--- Start of INFORMATION SUPPLIED ---

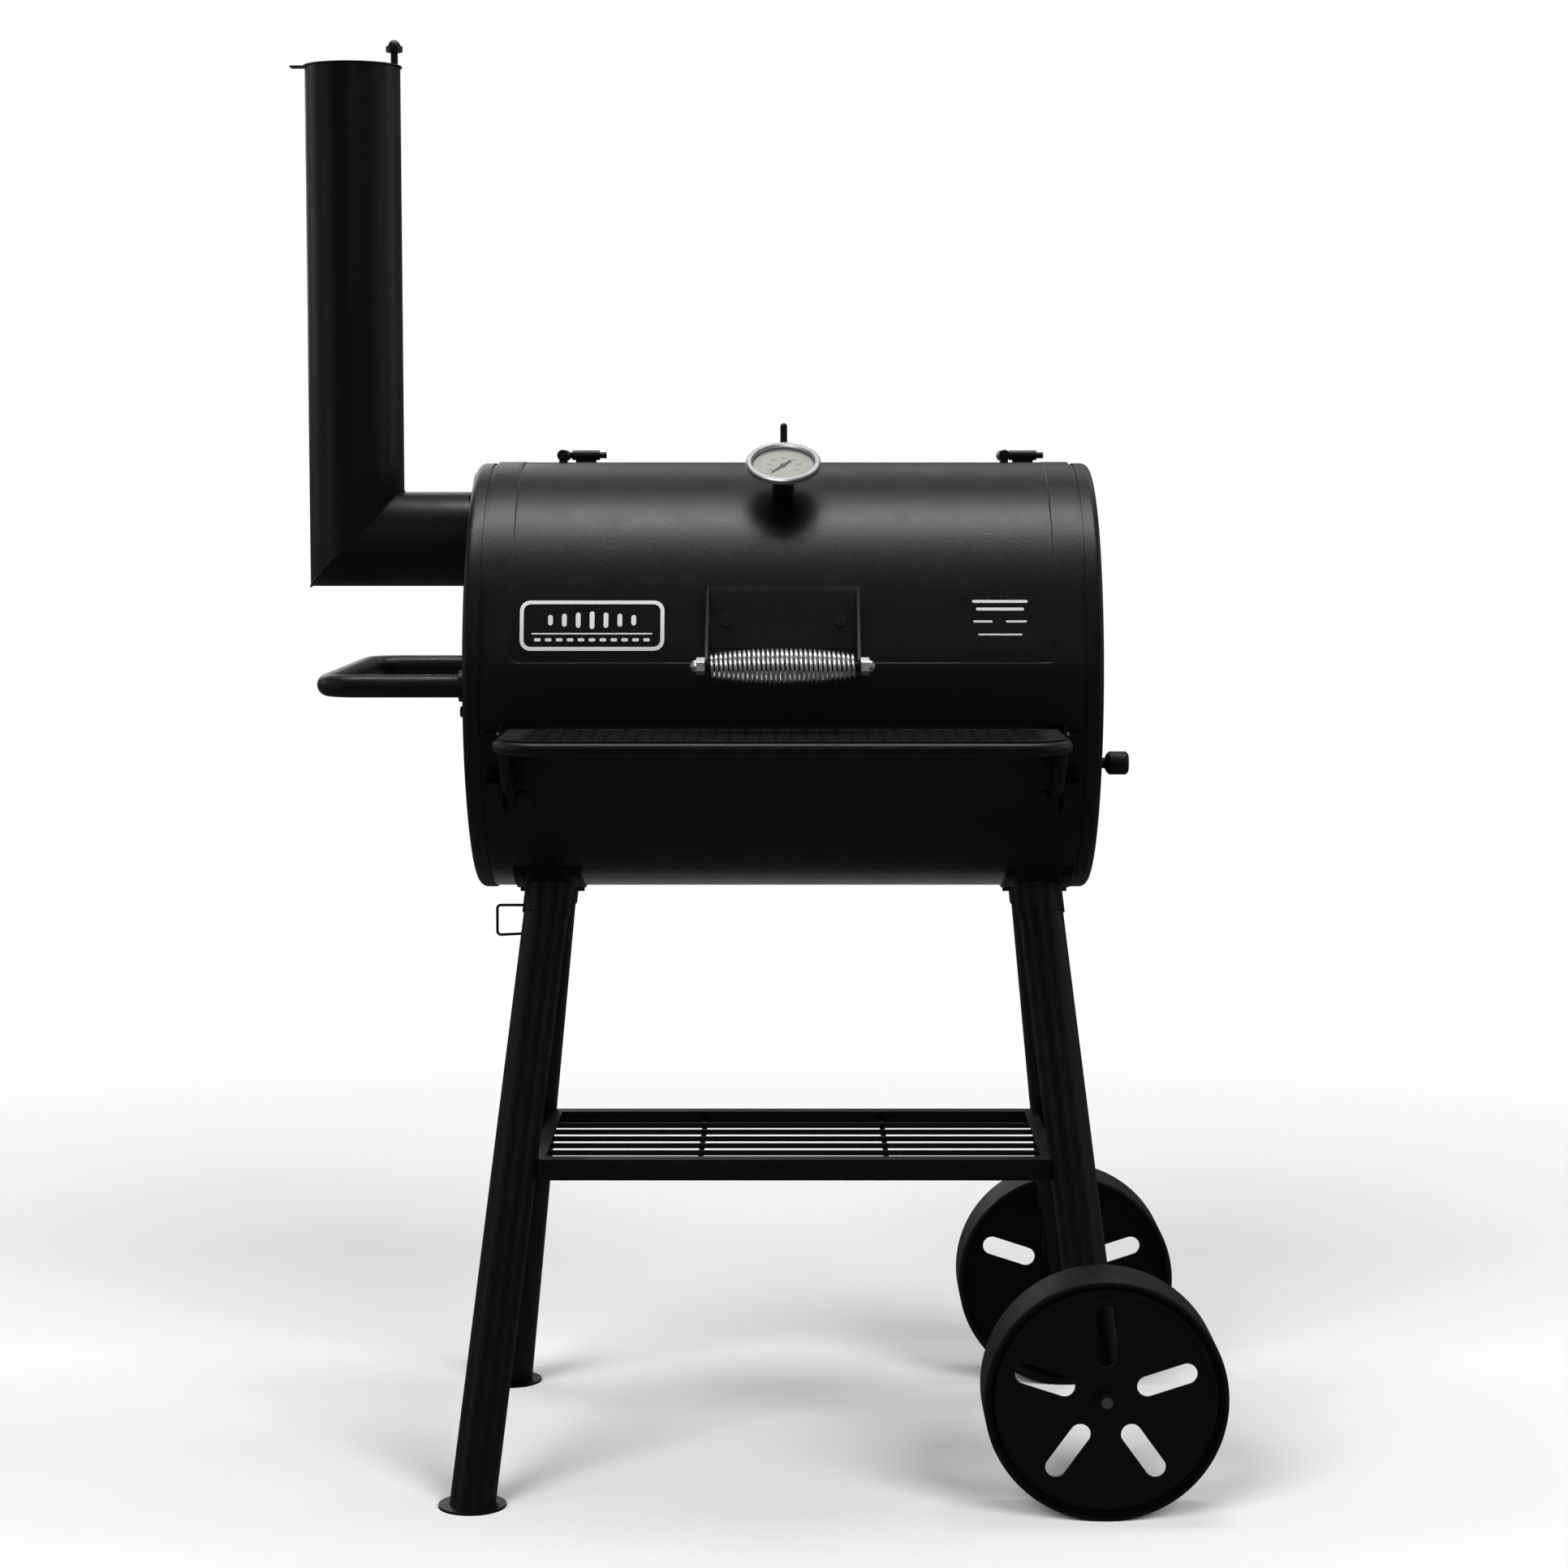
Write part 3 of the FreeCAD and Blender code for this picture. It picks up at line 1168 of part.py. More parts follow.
def socket_bolts():
    """Four bolts through each saddle and the shell."""
    grip = dims["socket_plate"] + dims["sheet_wall"] + 0.1
    bolts = [
        bolt(f"socket_bolt_{n}", on_barrel(angle, shell_radius + dims["socket_plate"], x),
             outward_from_barrel(angle), grip)
        for n, (angle, x) in enumerate(saddle_bolt_places())
    ]
    piece("socket_bolts", group("socket_bolt_set", *bolts))


def tool_hook():
    """A wire bent to a square U, its ends on the front left socket and leg."""
    high = axis_z - shell_radius - 16.3
    low = high - 33
    y = on_leg(-1, -1, high).y
    path = [(-285, y, high), (-326, y, high), (-326, y, low), (-285, y, low + 2)]
    wire = bent("hook_wire", 1.5, path, 4)
    leg = leg_solid("hook_leg_trim", -1, -1, "Dims.leg_radius", 500, 200)
    low_z = axis_z - shell_radius - dims["socket_length"]
    collar = leg_solid("hook_collar_trim", -1, -1, "Dims.leg_radius + Dims.socket_wall", low_z, 90)
    piece("tool_hook", cut("hook", wire, leg, collar))


# ---- Lower rack -----------------------------------------------------------------------------------
def leg_trims(name):
    """All four legs as cutters."""
    return [
        leg_solid(f"{name}_{label}", side, way, "Dims.leg_radius", 200, 300)
        for label, (side, way) in LEGS.items()
    ]


def rack_bar(name, start, length_x, length_y, lip_start, lip_x, lip_y):
    """An angle bar: an upright face and a flat lip at its top."""
    top = dims["rack_height"]
    face = block(f"{name}_face", length_x, length_y, "Dims.bar_face",
                 (*start, top - dims["bar_face"]))
    lip = block(f"{name}_lip", lip_x, lip_y, "Dims.bar_plate", (*lip_start, top - dims["bar_plate"]))
    return join(name, face, lip)


def lower_rack():
    """Four angle bars between the legs and a grid of rods between them."""
    level = dims["rack_height"] - dims["bar_face"] / 2
    edge = on_leg(1, 1, level)
    plate = dims["bar_plate"]
    lip = dims["bar_lip"]
    long_bars = []
    for label, way in (("front", -1), ("rear", 1)):
        face_y = way * edge.y - plate / 2
        lip_y = face_y if way < 0 else face_y + plate - lip
        long_bars.append(rack_bar(f"rack_{label}", (-edge.x, face_y), 2 * edge.x, "Dims.bar_plate",
                                  (-edge.x, lip_y), 2 * edge.x, "Dims.bar_lip"))
    piece("rack_long_bars",
          cut("rack_sides", group("rack_long_pair", *long_bars), *leg_trims("rack_long")))
    half_y = edge.y + plate / 2 - lip
    end_x = edge.x - 18
    ends = []
    for side in (-1, 1):
        face_x = side * (end_x - plate / 2) - plate / 2
        lip_x = face_x if side < 0 else face_x + plate - 15
        ends.append(rack_bar(f"rack_end_{side + 1}", (face_x, -half_y), "Dims.bar_plate", 2 * half_y,
                             (lip_x, -half_y), 15, 2 * half_y))
    piece("rack_end_bars", cut("rack_ends", group("rack_end_pair", *ends), *leg_trims("rack_end")))
    radius = dims["rack_rod"]
    rod_z = dims["rack_height"] - plate - radius - 1.5
    half_x = end_x - plate
    grid = [
        rod(f"rack_rod_{step + 2}", "Dims.rack_rod", 2 * half_x,
            (-half_x, step * dims["rack_pitch"], rod_z), "x")
        for step in range(-2, 3)
    ]
    wire_y = edge.y - plate / 2
    for side in (-1, 1):
        start = (side * dims["rack_wire_x"], -wire_y, rod_z - 2 * radius + 0.6)
        grid.append(rod(f"rack_wire_{side + 1}", "Dims.rack_rod", 2 * wire_y, start, "y"))
    piece("rack_grid", join("rack_rods", *grid))


# ---- Axle and wheels ------------------------------------------------------------------------------
def axle():
    """A round axle through the right legs, with a collar behind each wheel and a nut outside."""
    hub_end = wheel_face() - dims["disc_set"] - dims["hub_length"]
    disc_y = wheel_face() - dims["disc_set"]
    washer = 2
    bar = axle_bar("axle_rod", "Dims.axle_radius", 2 * (disc_y + 13))
    collar_end = hub_end - dims["seat_gap"] - 0.1
    sleeve = axle_bar("axle_sleeve", "Dims.axle_radius + 4", 2 * collar_end)
    gap = axle_bar("axle_sleeve_gap", "Dims.axle_radius + 5", 2 * on_leg(1, 1, axle_z).y)
    collars = cut("axle_collars", sleeve, gap, *axle_leg_trims())
    piece("axle", join("axle_solid", bar, collars))
    nuts = []
    for way in (-1, 1):
        start = Vector(on_leg(1, 1, axle_z).x, way * (disc_y + dims["seat_gap"] + 0.1), axle_z)
        heading = Vector(0, way, 0)
        disc = rod(f"axle_washer_{way + 1}", "Dims.axle_nut / 2 + 3", washer, start, heading)
        nut = hex_nut(f"axle_hex_{way + 1}", "Dims.axle_nut", 8, start + heading * washer, heading)
        hole = rod(f"axle_nut_hole_{way + 1}", "Dims.axle_radius", 30, start, heading)
        nuts.append(cut(f"axle_nut_{way + 1}", join(f"axle_nut_blank_{way + 1}", disc, nut), hole))
    piece("axle_nuts", group("axle_nut_pair", *nuts))


def axle_leg_trims():
    """The right legs as cutters for the axle's collars."""
    return [
        leg_solid(f"axle_trim_{way + 1}", 1, way, "Dims.leg_radius", axle_z - 60, 120)
        for way in (-1, 1)
    ]


def wheel(label, way):
    """A pressed wheel: a wide rim, a slotted disc behind its outer face and a hub."""
    place = Placement(
        Vector(on_leg(1, 1, axle_z).x, way * wheel_face(), axle_z),
        Rotation(Vector(way, 0, 0), Vector(0, 0, 1), Vector(0, -way, 0), "ZXY"),
    )
    rim = "(Dims.wheel_radius - Dims.wheel_wall)"
    disc_back = "Dims.disc_set + Dims.disc_plate"
    outline_points = [
        (AXLE_BORE, "Dims.disc_set"),
        (f"{rim} - 14", "Dims.disc_set"),
        (f"{rim} - 12.5", "Dims.disc_set - 3"),
        (f"{rim} - 5.5", "Dims.disc_set - 3"),
        (f"{rim} - 4", "Dims.disc_set"),
        (rim, "Dims.disc_set"),
        (rim, 0),
        ("Dims.wheel_radius - 2", 0),
        ("Dims.wheel_radius", 2),
        ("Dims.wheel_radius", "Dims.wheel_width - 2"),
        ("Dims.wheel_radius - 2", "Dims.wheel_width"),
        (rim, "Dims.wheel_width"),
        (rim, disc_back),
        ("Dims.hub_radius", disc_back),
        ("Dims.hub_radius", "Dims.disc_set + Dims.hub_length"),
        (AXLE_BORE, "Dims.disc_set + Dims.hub_length"),
    ]
    pressed = turned(f"{label}_pressed", outline_points)
    half = dims["slot_width"] / 2
    near = dims["slot_inner"] + half
    far = dims["slot_outer"] - half
    slots = []
    for step in range(5):
        turn = Rotation(Vector(0, 0, 1), 72 * step)
        corner = turn.multVec(Vector(-half, near, 0))
        name = f"{label}_slot_{step}"
        slots.append(block(f"{name}_run", "Dims.slot_width", far - near, 30, corner, turn))
        slots.append(rod(f"{name}_near", "Dims.slot_width / 2", 30, turn.multVec(Vector(0, near, 0))))
        slots.append(rod(f"{name}_far", "Dims.slot_width / 2", 30, turn.multVec(Vector(0, far, 0))))
    solid = cut(f"{label}_slotted", pressed, *slots)
    solid.Placement = place
    piece(label, solid)


# ---- Inside the barrel ----------------------------------------------------------------------------
grate_z = axis_z - dims["grate_drop"]


def grate_ledges():
    """A strip along each side of the shell that the grates lie on."""
    length = dims["barrel_length"] - 2 * dims["cap_skirt"] - 4
    strips = []
    for way in (-1, 1):
        edge = shell_radius - dims["sheet_wall"]
        y = -edge - 2 if way < 0 else edge - dims["ledge_width"]
        strip = block(f"ledge_strip_{way + 1}", length, "Dims.ledge_width + 2", 2,
                      (middle_x - length / 2, y, grate_z - 2))
        strips.append(common(f"ledge_{way + 1}", strip, barrel_core(f"ledge_bore_{way + 1}", SHELL_BORE)))
    piece("grate_ledges", group("ledge_pair", *strips))


def cooking_grate(label, side):
    """A cast grate over half of the barrel: a frame, bars front to back and a cross bar."""
    length = (dims["barrel_length"] - 2 * dims["cap_skirt"] - 20) / 2
    depth = 2 * (shell_radius - dims["sheet_wall"] - 5)
    left = middle_x + 2 if side > 0 else middle_x - 2 - length
    frame = 10
    plate = block(f"{label}_plate", length, depth, "Dims.grate_plate", (left, -depth / 2, grate_z))
    gap = dims["grate_pitch"] - dims["grate_bar"]
    count = int((length - 2 * frame + dims["grate_bar"]) / dims["grate_pitch"])
    margin = (length - count * dims["grate_pitch"] + dims["grate_bar"]) / 2
    slots = []
    for step in range(count):
        x = left + margin + step * dims["grate_pitch"]
        for y in (-depth / 2 + 14, 5):
            corner = (x, y, grate_z - 1)
            slots.append(block(f"{label}_slot_{len(slots)}", gap, depth / 2 - 19,
                               "Dims.grate_plate + 2", corner))
    piece(label, cut(f"{label}_cast", plate, *slots))


def warming_rack():
    """Wires along the barrel between the caps, over the rear half of the grates."""
    inside = dims["barrel_length"] - 2 * dims["cap_wall"]
    z = axis_z + dims["warming_rise"]
    wires = [
        rod(f"warming_wire_{step}", "Dims.rack_rod", inside, (middle_x - inside / 2, 10 + 30 * step, z), "x")
        for step in range(7)
    ]
    for step in range(-1, 2):
        start = (middle_x + step * 270, 10, z - 2 * dims["rack_rod"] + 0.6)
        wires.append(rod(f"warming_cross_{step + 1}", "Dims.rack_rod", 180, start, "y"))
    piece("warming_rack", join("warming_wires", *wires))


tray_z = axis_z - dims["tray_drop"]
TRAY_LENGTH = 560
TRAY_DEPTH = 40


def charcoal_tray():
    """An open pan that can be set higher or lower under the grates."""
    half_y = dims["tray_width"] / 2
    outside = block("tray_outside", TRAY_LENGTH, "Dims.tray_width", TRAY_DEPTH,
                    (middle_x - TRAY_LENGTH / 2, -half_y, tray_z))
    inside = block("tray_inside", TRAY_LENGTH - 4, "Dims.tray_width - 4", TRAY_DEPTH,
                   (middle_x - TRAY_LENGTH / 2 + 2, -half_y + 2, tray_z + 2))
    piece("charcoal_tray", cut("tray", outside, inside))


def tray_hangers():
    """A strap at each end, from under the ledges down to a lip below the tray."""
    half_y = shell_radius - dims["sheet_wall"] - dims["ledge_width"] + 12
    lip_z = tray_z - dims["seat_gap"] - 3
    hangers = []
    for side in (-1, 1):
        face = TRAY_LENGTH / 2 + 8
        x = middle_x + face if side > 0 else middle_x - face - 3
        lip_x = middle_x + face - 30 if side > 0 else middle_x - face
        beam = block(f"hanger_beam_{side + 1}", 3, 2 * half_y, 12, (x, -half_y, grate_z - 14))
        strap = block(f"hanger_strap_{side + 1}", 3, 60, grate_z - 14 - lip_z, (x, -30, lip_z))
        lip = block(f"hanger_lip_{side + 1}", 30, 60, 3, (lip_x, -30, lip_z))
        hangers.append(join(f"hanger_{side + 1}", beam, strap, lip))
    piece("tray_hangers", group("hanger_pair", *hangers))


# ---- Build ----------------------------------------------------------------------------------------
barrel_shell()
end_caps()
left_cap_bolts()
lid_shell()
lid_plates()
lid_handle()
lid_hinges()
thermometer()
chimney()
chimney_damper()
side_handle()
air_damper()
shelf_rail()
shelf_mesh()
shelf_struts()
shelf_bracket("left_shelf_bracket", -1)
shelf_bracket("right_shelf_bracket", 1)
shelf_fasteners()
legs()
feet()
leg_sockets()
socket_bolts()
tool_hook()
lower_rack()
axle()
wheel("front_wheel", -1)
wheel("rear_wheel", 1)
grate_ledges()
cooking_grate("left_cooking_grate", -1)
cooking_grate("right_cooking_grate", 1)
warming_rack()
charcoal_tray()
tray_hangers()
doc.recompute()

# The origin goes to the floor under the middle of the whole object.
whole = FreeCAD.BoundBox()
for thing in pieces:
    whole.add(thing.Shape.optimalBoundingBox(False))
to_origin = Vector(-whole.Center.x, -whole.Center.y, -whole.ZMin)
for thing in pieces:
    place = thing.Placement
    thing.Placement = Placement(place.Base + to_origin, place.Rotation)
doc.recompute()
print("moved to the origin by", [round(part, 4) for part in to_origin])
print("size", [round(part, 2) for part in (whole.XLength, whole.YLength, whole.ZLength)])

for thing in doc.Objects:
    if "Invalid" in thing.State or "Error" in thing.State:
        raise SystemExit(f"{thing.Name} did not recompute")
for thing in pieces:
    if thing.Shape.isNull() or not thing.Shape.isValid():
        raise SystemExit(f"{thing.Label} has no valid shape")

os.makedirs("parts", exist_ok=True)
for thing in pieces:
    thing.Shape.exportStep(f"parts/{thing.Label}.step")
print(len(pieces), "sub-parts")
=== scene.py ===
import math
import bmesh
import bpy
from mathutils import Matrix, Vector


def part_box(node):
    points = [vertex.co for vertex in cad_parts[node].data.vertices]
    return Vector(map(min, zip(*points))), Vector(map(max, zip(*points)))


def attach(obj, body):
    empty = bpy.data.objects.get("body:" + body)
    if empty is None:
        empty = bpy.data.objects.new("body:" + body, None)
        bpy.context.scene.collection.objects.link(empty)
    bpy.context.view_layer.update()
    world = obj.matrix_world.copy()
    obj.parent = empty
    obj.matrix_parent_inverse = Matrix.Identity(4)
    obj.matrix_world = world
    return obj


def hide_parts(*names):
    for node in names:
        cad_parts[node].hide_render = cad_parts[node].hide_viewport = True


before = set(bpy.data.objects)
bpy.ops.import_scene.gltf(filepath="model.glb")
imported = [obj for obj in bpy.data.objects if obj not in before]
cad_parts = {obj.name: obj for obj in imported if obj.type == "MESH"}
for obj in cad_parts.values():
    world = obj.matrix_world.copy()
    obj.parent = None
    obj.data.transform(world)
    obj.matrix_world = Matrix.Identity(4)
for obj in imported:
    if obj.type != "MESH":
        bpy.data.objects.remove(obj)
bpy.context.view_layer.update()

mm = 0.001

# ---- Camera ----
# A long lens at chest height in front of the middle of the stand, tipped a little down.
socket_low, socket_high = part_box("leg_sockets")
stand_middle = (socket_low + socket_high) / 2
camera = bpy.data.objects.new("camera", bpy.data.cameras.new("camera"))
bpy.context.scene.collection.objects.link(camera)
camera_distance = 3.7553
camera_height = 1.081
camera_tilt = math.radians(5.008)
camera.location = (stand_middle.x, stand_middle.y - camera_distance, camera_height)
camera.rotation_euler = (math.radians(90) - camera_tilt, 0, 0)
camera.data.lens = 77.52
camera.data.sensor_width = 36
camera.data.shift_x = -0.00606
camera.data.shift_y = -0.00285
bpy.context.scene.camera = camera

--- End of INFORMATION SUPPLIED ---

> [WORK REQUIRED] Extract the lines above from the one containing "bpy.context.scene.collection.objects.link(empty)" to the last line, both included, exactly as written.

> [COMPLETED TASK]
        bpy.context.scene.collection.objects.link(empty)
    bpy.context.view_layer.update()
    world = obj.matrix_world.copy()
    obj.parent = empty
    obj.matrix_parent_inverse = Matrix.Identity(4)
    obj.matrix_world = world
    return obj


def hide_parts(*names):
    for node in names:
        cad_parts[node].hide_render = cad_parts[node].hide_viewport = True


before = set(bpy.data.objects)
bpy.ops.import_scene.gltf(filepath="model.glb")
imported = [obj for obj in bpy.data.objects if obj not in before]
cad_parts = {obj.name: obj for obj in imported if obj.type == "MESH"}
for obj in cad_parts.values():
    world = obj.matrix_world.copy()
    obj.parent = None
    obj.data.transform(world)
    obj.matrix_world = Matrix.Identity(4)
for obj in imported:
    if obj.type != "MESH":
        bpy.data.objects.remove(obj)
bpy.context.view_layer.update()

mm = 0.001

# ---- Camera ----
# A long lens at chest height in front of the middle of the stand, tipped a little down.
socket_low, socket_high = part_box("leg_sockets")
stand_middle = (socket_low + socket_high) / 2
camera = bpy.data.objects.new("camera", bpy.data.cameras.new("camera"))
bpy.context.scene.collection.objects.link(camera)
camera_distance = 3.7553
camera_height = 1.081
camera_tilt = math.radians(5.008)
camera.location = (stand_middle.x, stand_middle.y - camera_distance, camera_height)
camera.rotation_euler = (math.radians(90) - camera_tilt, 0, 0)
camera.data.lens = 77.52
camera.data.sensor_width = 36
camera.data.shift_x = -0.00606
camera.data.shift_y = -0.00285
bpy.context.scene.camera = camera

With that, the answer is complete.